Os sete repórteres que viajaram com Dick Cheney no vôo do Afeganistão para Omã na quarta-feira (28/2) já estavam irritados com o pouco acesso ao vice-presidente americano – apenas 20 minutos em nove dias – quando viram que poderiam finalmente entrevistá-lo. Mas os jornalistas foram rapidamente surpreendidos pelas regras impostas por Cheney: ele falaria sobre os encontros com os presidentes do Paquistão e Afeganistão, mas teria que ser identificado como ‘funcionário sênior do governo’. Diante de uma platéia de atentos profissionais de imprensa, entretanto, qualquer deslize seria um problema, e assim foi. A identidade do entrevistado secreto, obviamente, não ficou em segredo por muito tempo.
Ao fazer considerações sobre suas conversas com o líder paquistanês Pervez Musharraf, Cheney deu alguns pitacos no trabalho dos jornalistas. ‘Já vi muitos artigos que dizem que Cheney viajou para ameaçar alguém, ou algo do tipo. Não é o modo como eu trabalho. Eu não sei quem escreve isto, ou talvez seja alguém que tenha uma fonte que não saiba o que eu faço. Mas a idéia de que eu viajo e ameaço alguém é uma interpretação inválida da maneira como eu negocio‘, atrapalhou-se, fazendo citações em primeira pessoa. ‘Eu também fui muito cuidadoso em escolher as palavras para criticar a presidente da Câmara dos Representantes dos EUA, Nancy Pelosi, a respeito da estratégia no Iraque’, completou.
Jogo consentido
Os jornalistas não revelaram o nome do misterioso funcionário governamental, mas transcreveram as afirmações dadas por ele. O absurdo da situação levou críticos de mídia e do governo a questionar a razão para o vice-presidente sentir necessidade de falar sem ser identificado e o motivo que levou os jornalistas presentes a concordar com a ‘armação’. Segundo a correspondente da Newsweek Holly Bailey, uma das repórteres no avião, ‘o funcionário do governo’ falou muito rapidamente as regras da entrevista, não dando aos jornalistas a chance de questioná-lo sobre elas. Alguns repórteres ainda teriam pressionado o vice-presidente para que ele desse uma entrevista on-the-record, identificando-se como tal. Mas Cheney só concordou em ser identificado na parte em que discutiu o atentado suicida na base aérea de Bagram, no Afeganistão, que aconteceu enquanto ele visitava o país.
Lee Anne McBride, secretária de comunicação de Cheney, não pôde confirmar o óbvio, mas afirmou que esta foi a maneira encontrada para fornecer ao público e à imprensa informações mais claras sobre os encontros do vice-presidente durante sua viagem.
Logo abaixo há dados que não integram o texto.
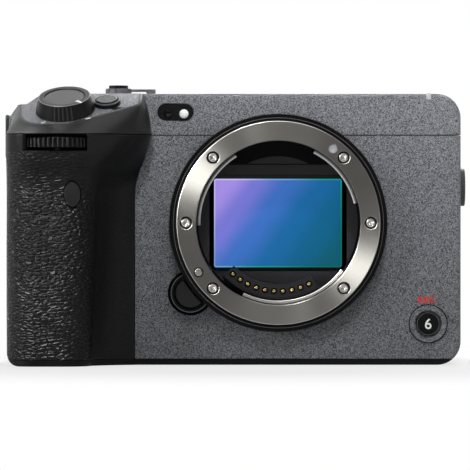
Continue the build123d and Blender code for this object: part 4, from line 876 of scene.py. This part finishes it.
film_reflection_stops = [
    (0.0, tone(170, 146, 236)), (0.17, tone(122, 122, 218)), (0.38, tone(60, 112, 196)),
    (0.60, tone(20, 104, 164)), (0.80, tone(4, 98, 140)), (1.0, tone(2, 90, 112)),
]
edge_highlight_stops = [
    (0.0, tone(206, 204, 248)), (0.3, tone(116, 172, 216)), (0.6, tone(36, 154, 140)), (1.0, tone(22, 112, 100))
]
# Painted reflection and glow on the glass face, and a paler painted highlight on its ground edges.
glowing_film_glass = glowing_film_finish("glowing_film_glass", film_reflection_stops, 0.3, Emission_Strength=0.88, specular=0.3)
edge_highlight_glass = glowing_film_finish("edge_highlight_glass", edge_highlight_stops, 0.4, Emission_Strength=0.88)
softened(
    "sensor_glass", 0.0, glowing_film_glass, "clear_glass", "sensor_stage", others=(edge_highlight_glass,), corner=0.7,
    choose=lambda spot, normal: 0 if normal.y < -0.9 else 1,
)
chip_grey = grained_finish("chip_grey", (20, 20, 22), (34, 34, 36), 0.4, 900.0, 1.6)
softened("image_sensor", 0.0, chip_grey, "sensor_chip", "sensor_stage")

# Chassis, stabiliser and cooling: cast and pressed alloy plates behind the mount, with the circuit board and the
# fan that draws air up through the base and out at the side.
cast_alloy = grained_finish(
    "cast_alloy", (138, 138, 140), (176, 176, 178), 0.45, 1400.0, 1.8, 0.3, 0.00003, Metallic=0.9
)
for node in ("chassis", "stabiliser_base", "heat_sink"):
    softened(node, 0.0, cast_alloy, "frame_alloy")
for node in ("sensor_stage", "sensor_frame"):
    softened(node, 0.0, cast_alloy, "frame_alloy", node)
solder_mask = grained_finish("solder_mask", (12, 44, 28), (26, 78, 50), 0.35, 420.0, 4.0, 0.2, 0.00003)
softened("main_board", 0.0, solder_mask, "circuit_board")
softened("fan_housing", 0.0, black_satin, "black_plastic")
softened("fan_rotor", 0.0, black_satin, "black_plastic", "fan")

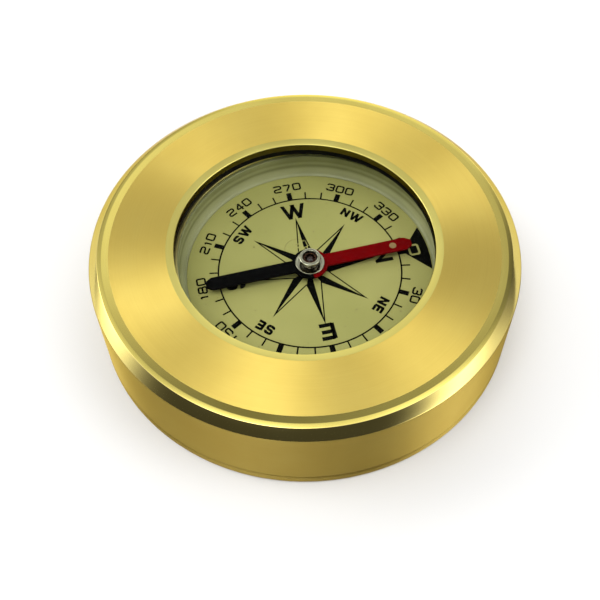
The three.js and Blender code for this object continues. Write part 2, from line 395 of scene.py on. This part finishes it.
# ---------------------------------------------------------------------------
# Gasket: a black rubber ring squeezed between the case's lip and the capsule.
gasket_low, gasket_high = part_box("crystal_gasket")
gasket_bore = 19.8
gasket = turned("crystal_gasket_ring", [
    (gasket_bore, gasket_low.z / mm, 0.15),
    (gasket_high.x / mm, gasket_low.z / mm, 0.1),
    (gasket_high.x / mm, gasket_high.z / mm, 0.1),
    (gasket_bore, gasket_high.z / mm, 0.15),
], case_axis, ring_facets)
give(gasket, "case", black_rubber, "black_rubber", "crystal_gasket")

# ---------------------------------------------------------------------------
# Capsule cup: one moulding in grey-green plastic. Its wall curves up from the
# dial's edge to the ledge that the crystal rests on.
cup_low, cup_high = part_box("capsule_cup")
bush_hole = 1.05
cup_bore = 20.2
cup_radius = 21.3
pocket_radius = 21.0
pocket_floor = 11.0
dial_pocket = 19.25
dial_height = dial_top / mm
cup_floor_top = dial_low.z / mm - 0.04
cup_corner_height = 2.2
corner_steps = 10
cup_corner = [
    (
        cup_bore - (cup_bore - dial_pocket) * (1 - cos(step / corner_steps * pi / 2)),
        dial_height + cup_corner_height * (1 - sin(step / corner_steps * pi / 2)),
        0,
    )
    for step in range(corner_steps + 1)
]
cup = turned("capsule_cup_moulding", [
    (bush_hole, cup_low.z / mm, 0),
    (cup_radius, cup_low.z / mm, 0.2),
    (cup_radius, cup_high.z / mm, 0.05),
    (pocket_radius, cup_high.z / mm, 0.05),
    (pocket_radius, pocket_floor, 0),
    (cup_bore, pocket_floor, 0.06),
    *cup_corner,
    (dial_pocket, cup_floor_top, 0),
    (bush_hole, cup_floor_top, 0),
], dial_axis, ring_facets)
cup_plastic, shader, place = finish("cup_plastic", roughness=0.35, specular_ior_level=0.3)
haze = place.noise(place, 90.0)
bands = turning_marks(place, dial_axis, 800.0, 0.1, 1.0)
shade = haze * 0.35 + bands * 0.65
drive(shader, base_color=shade.smooth(0.35, 0.65).mix((0.25, 0.26, 0.125, 1), (0.44, 0.45, 0.24, 1)))
give(cup, "case", cup_plastic, "cup_plastic", "capsule_cup")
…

Por razões diplomáticas, Cheney não poderia discutir publicamente conversas particulares com Musharraf, do Paquistão, e Hamid Karzai, do Afeganistão.
Fontes confidenciais
As relações do governo americano com a imprensa podem ser classificadas como, no mínimo, confusas. A estranha entrevista de Cheney ocorre no mesmo período em que um júri federal analisa as acusações contra I. Lewis ‘Scooter’ Libby, ex-chefe de gabinete do vice-presidente, no caso Valerie Plame. A polêmica investigação – que já levou até jornalista à cadeia – tenta descobrir que personagem governamental vazou a identidade da agente da CIA à imprensa.
Libby, em julgamento sob acusações de perjúrio e obstrução à justiça, declarou que o vice-presidente o havia instruído a conduzir conversas de background – nas quais são feitas citações diretas e as informações devem ser atribuídas a ‘fontes oficiais’ – com Judith Miller, a então repórter do New York Times que passou 85 dias presa em 2005 por se recusar a identificar sua fonte confidencial. Informações de Howard Kurtz [Washington Post, 1/3/07].